Like Neptunus, 20-20 Events has worked on Masterpiece London since its launch. The event management specialist provided site management, production and health and safety expertise to Masterpiece London and liaised with Alexandra Reece, the event’s head of operations and events.

Cunningham continued: “It was important for us to find ways to accommodate the larger structures on a tight site. We redesigned the site, changed the back of house configuration, spent more on trackway, limited the boneyard and asked contractors not to store as much kit on site.

“We built on ground that we had not built on before and we had to create a new fire exit and evacuation plan. But all of the contractors we used stepped up. They looked at their processes and we probably delivered the best build ever and we were more ready than we had ever been. And that’s probably because people looked at the project with fresh eyes.”

Huge challenge

According to Cunningham, Masterpiece London was better even though it was bigger. But what stood out about the event?

“The first thing that stands out is the increase in size – it was a huge challenge to build bigger structures with no extra time and to the same high standards.

“Also, we had to work with Thames Tideway, which is carrying out major works, and ask them to not do any piling work during the show. The works had a huge impact on the show, particularly traffic management and noise monitoring, so that was a challenge.

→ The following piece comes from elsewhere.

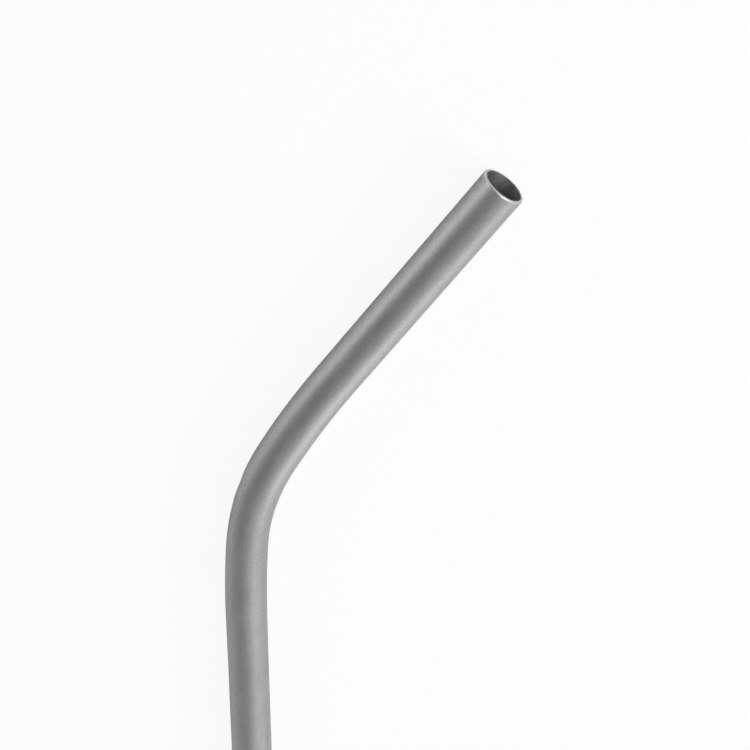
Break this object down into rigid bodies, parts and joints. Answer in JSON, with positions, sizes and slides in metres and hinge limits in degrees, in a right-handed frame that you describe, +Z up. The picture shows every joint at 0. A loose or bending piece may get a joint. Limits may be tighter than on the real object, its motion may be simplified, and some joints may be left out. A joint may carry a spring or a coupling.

“The site has a one-way traffic management system in place and because of the larger structures, this was difficult. We had taken one of the structures so far north that we had a narrow but accessible route through the site but we made it work. We found ways to get some of the installations in and out of the tent, whilst maintaining security, and Neptunus was instrumental in that.

“If it wasn’t for the new layout and reconfigured site, we could not have achieved what we achieved,” Cunningham concluded.